If you talk to critics of the Border Patrol, they actually agree with Judd about one thing: The way agents in Del Rio acted toward migrants is not really unusual.

"Some of the conduct that we saw in Del Rio, while obviously atrocious to people who saw those photos, is pretty much within normal agency practice," said Clara Long with the nonprofit Human Rights Watch.

Her group released a report last month documenting more than 150 complaints of misconduct at CBP, including serious allegations of physical and sexual abuse of migrants in custody.
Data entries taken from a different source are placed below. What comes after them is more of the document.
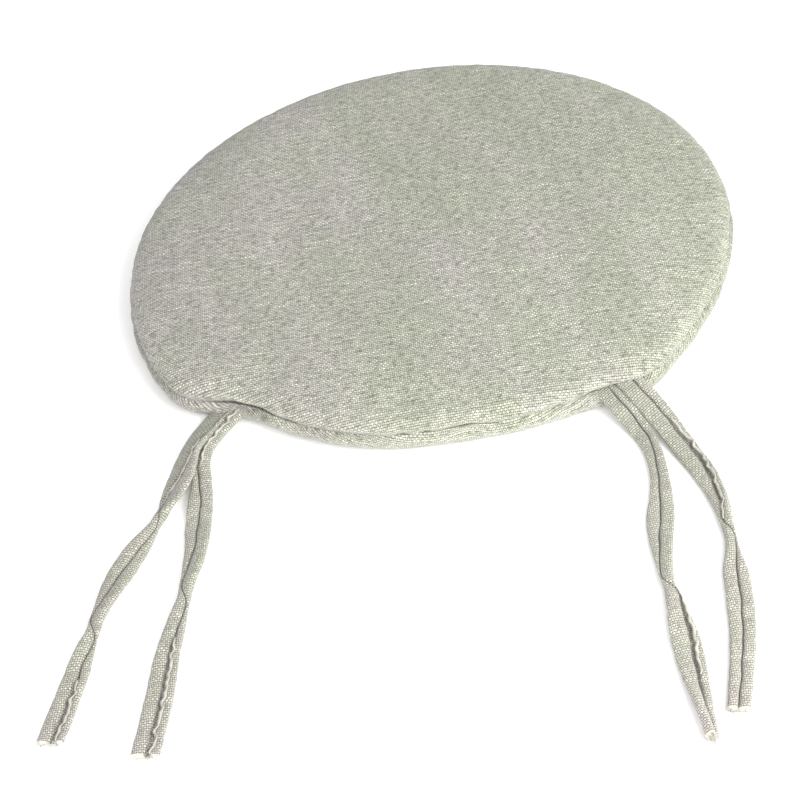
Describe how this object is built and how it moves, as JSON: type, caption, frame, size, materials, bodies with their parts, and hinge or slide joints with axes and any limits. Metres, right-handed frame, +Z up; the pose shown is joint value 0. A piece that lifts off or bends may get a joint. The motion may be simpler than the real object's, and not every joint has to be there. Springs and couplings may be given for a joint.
{
  "type": "chair seat pad",
  "caption": "Round, flat chair seat pad with a foam core in a woven two-panel cover, and two pairs of fabric ties at the front edge.",
  "frame": {"origin": "middle of the underside of the pad, without its ties, on the surface it lies on", "axes": "+Z up out of the seat, -Y towards the edge that carries the ties, +X to the right seen from that edge"},
  "size_m": [0.4, 0.6289, 0.0271],
  "materials": {
    "cover_fabric": "plain woven light grey melange, matt",
    "tie_fabric": "the cover's woven melange in folded strips, with raw cut ends",
    "foam": "open-cell upholstery foam",
    "sewing_thread": "grey polyester sewing thread"
  },
  "bodies": {
    "root": {"top_panel": "cover_fabric", "bottom_panel": "cover_fabric", "foam_core": "foam", "left_outer_tie": "tie_fabric", "left_inner_tie": "tie_fabric", "right_inner_tie": "tie_fabric", "right_outer_tie": "tie_fabric", "left_bar_tack": "sewing_thread", "right_bar_tack": "sewing_thread", "perimeter_seam_thread": "sewing_thread", "closing_seam_thread": "sewing_thread"}
  },
  "joints": []
}
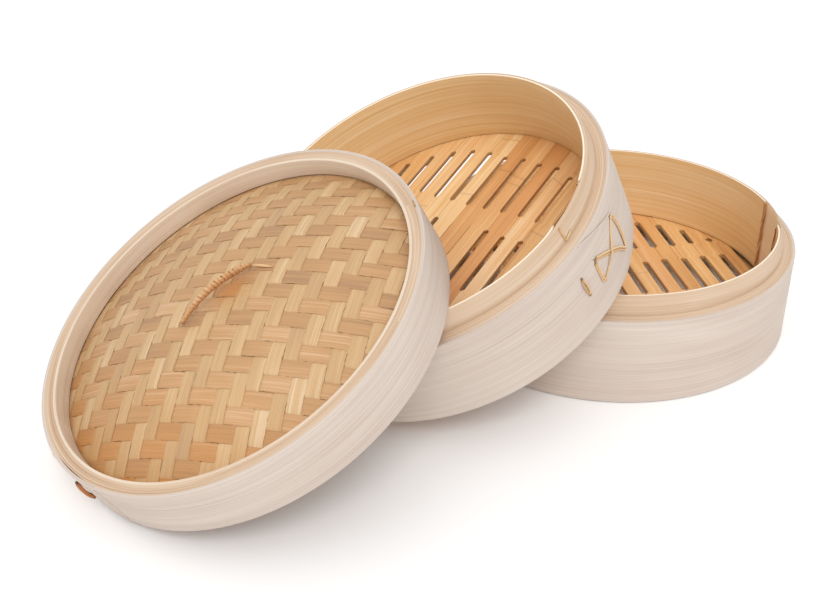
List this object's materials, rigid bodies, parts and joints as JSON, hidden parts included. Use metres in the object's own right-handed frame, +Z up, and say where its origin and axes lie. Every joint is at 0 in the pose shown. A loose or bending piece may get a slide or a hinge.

But it's not clear if those complaints were ever investigated, because CBP won't say.

"If the Border Patrol was a police department operating somewhere in the United States, the Department of Justice would be all over it," Long said.

But former CBP commissioner Gil Kerlikowske, who led the agency during the Obama administration, argues it's a mistake to blame all Border Patrol agents for the actions in Del Rio.

"That just kind of misses the mark," Kerlikowske told NPR. "There are people that shouldn't be there. There are people that need to be disciplined. But it really isn't the culture ... of the Border Patrol that has resulted in some of these actions that have been seen so publicly."

Still, other former CBP officials say there are deeper problems at the Border Patrol. James Wong, who used to work in internal affairs at CBP, says the Border Patrol sees itself less as a law enforcement agency, and more as a "paramilitary force."

"I've had Border Patrol agents in the past tell me that they will not retreat, and they will not give up one foot of American soil," Wong said. "They view these people as the enemy. And to me, that's troubling."

The Border Patrol's critics say that's what the images from Del Rio reveal. And why they don't expect the investigation to make much of a difference — no matter how or when it ends.